This is where my problem lies. For the matrix equation Ax=b, my A matrix is symmetric indefinite. I have no difficulty solving a symmetric system of equations like the one below:
...
INTEGER, PARAMETER :: nNonZeros=9
INTEGER, PARAMETER :: nRows=5,nCols=5
DOUBLE PRECISION, DIMENSION(nNonZeros) :: rValues
DOUBLE PRECISION, DIMENSION(nRows) :: rRhsValues
DOUBLE PRECISION, DIMENSION(nRows) :: rSolValues
INTEGER, DIMENSION(nRows+1) :: rowIndex
INTEGER, DIMENSION(nNonZeros) :: columns
INTEGER :: error
INTEGER*8 :: fhandle
rValues=(/9.,1.5,6.,0.75,3.,0.5,12.,0.625,16./)
rRhsValues=(/1.,2.,3.,4.,5./)
rowIndex=(/1,6,7,8,9,10/)
columns=(/1,2,3,4,5,2,3,4,5/)
error=DSS_CREATE(fhandle,MKL_DSS_DEFAULTS)
error=DSS_DEFINE_STRUCTURE( fhandle, MKL_DSS_SYMMETRIC, rowIndex, nRows, nCols, columns, nNonZeros )
error=DSS_REORDER(fhandle, MKL_DSS_DEFAULTS,0)
error=DSS_FACTOR_REAL(fhandle,MKL_DSS_POSITIVE_DEFINITE, rValues)
error=DSS_SOLVE_REAL(fhandle, MKL_DSS_DEFAULTS, rRhsValues, 1, rSolValues)
WRITE(*,*) rSolValues
...
The solution correctly gives -326.333333333331 982.999999999994 163.416666666666
397.999999999998 61.4999999999996
However, if I change one value in the matrix, say convert the 12 on the diagonal to a -12, the matrix will now be symmetric indefinite.
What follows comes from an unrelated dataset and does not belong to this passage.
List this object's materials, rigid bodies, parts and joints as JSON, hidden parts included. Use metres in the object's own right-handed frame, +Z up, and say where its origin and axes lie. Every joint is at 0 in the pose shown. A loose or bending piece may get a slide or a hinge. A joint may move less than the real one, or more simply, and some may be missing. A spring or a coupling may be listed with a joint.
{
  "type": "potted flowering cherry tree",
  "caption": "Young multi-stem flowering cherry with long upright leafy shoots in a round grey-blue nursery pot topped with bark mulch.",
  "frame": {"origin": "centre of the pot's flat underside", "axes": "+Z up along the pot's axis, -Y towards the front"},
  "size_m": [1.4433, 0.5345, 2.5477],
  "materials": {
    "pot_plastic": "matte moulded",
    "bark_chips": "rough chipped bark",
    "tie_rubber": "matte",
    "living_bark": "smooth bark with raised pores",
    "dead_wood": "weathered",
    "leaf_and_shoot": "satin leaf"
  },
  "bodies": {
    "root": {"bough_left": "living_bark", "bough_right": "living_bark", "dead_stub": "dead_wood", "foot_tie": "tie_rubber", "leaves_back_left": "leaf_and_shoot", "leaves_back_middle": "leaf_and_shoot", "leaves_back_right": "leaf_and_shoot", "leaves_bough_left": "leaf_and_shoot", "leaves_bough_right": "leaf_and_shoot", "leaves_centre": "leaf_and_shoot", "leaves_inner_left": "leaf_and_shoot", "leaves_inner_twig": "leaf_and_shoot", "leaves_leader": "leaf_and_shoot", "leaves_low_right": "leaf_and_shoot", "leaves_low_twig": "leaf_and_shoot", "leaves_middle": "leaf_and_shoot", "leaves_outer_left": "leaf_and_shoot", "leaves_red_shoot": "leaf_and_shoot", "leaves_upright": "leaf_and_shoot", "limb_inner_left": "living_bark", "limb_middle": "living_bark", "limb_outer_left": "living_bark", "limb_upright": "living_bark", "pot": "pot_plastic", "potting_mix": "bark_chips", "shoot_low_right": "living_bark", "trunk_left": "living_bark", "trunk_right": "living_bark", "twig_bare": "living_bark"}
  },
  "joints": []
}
I also change the opt parameter in the DSS_FACTOR_REAL subroutine from MKL_DSS_POSITIVE_DEFINITE to MKL_DSS_INDEFINITE. The updated code is displayed below:
...
INTEGER, PARAMETER :: nNonZeros=9
INTEGER, PARAMETER :: nRows=5,nCols=5
DOUBLE PRECISION, DIMENSION(nNonZeros) :: rValues
DOUBLE PRECISION, DIMENSION(nRows) :: rRhsValues
DOUBLE PRECISION, DIMENSION(nRows) :: rSolValues
INTEGER, DIMENSION(nRows+1) :: rowIndex
INTEGER, DIMENSION(nNonZeros) :: columns
INTEGER :: error
INTEGER*8 :: fhandle
rValues=(/9.,1.5,6.,0.75,3.,0.5,-12.,0.625,16./)
rRhsValues=(/1.,2.,3.,4.,5./)
rowIndex=(/1,6,7,8,9,10/)
columns=(/1,2,3,4,5,2,3,4,5/)
error=DSS_CREATE(fhandle,MKL_DSS_DEFAULTS)
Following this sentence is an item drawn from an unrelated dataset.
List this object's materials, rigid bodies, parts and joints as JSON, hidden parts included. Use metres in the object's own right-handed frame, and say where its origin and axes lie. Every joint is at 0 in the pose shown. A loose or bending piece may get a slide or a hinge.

error=DSS_DEFINE_STRUCTURE( fhandle, MKL_DSS_SYMMETRIC, rowIndex, nRows, nCols, columns, nNonZeros )
error=DSS_REORDER(fhandle, MKL_DSS_DEFAULTS,0)
error=DSS_FACTOR_REAL(fhandle,MKL_DSS_INDEFINITE, rValues)
error=DSS_SOLVE_REAL(fhandle, MKL_DSS_DEFAULTS, rRhsValues, 1, rSolValues)
WRITE(*,*) rSolValues
...
The program throws an "MKL-DSS-DSS-Error, Zero pivot detected" error during the DSS_FACTOR_REAL subroutine.
Why does it say this? The matrix does not have any zero pivots since in reduced row echelon form it is simply the identity matrix.
Any help would be appreciated. What am I doing wrong?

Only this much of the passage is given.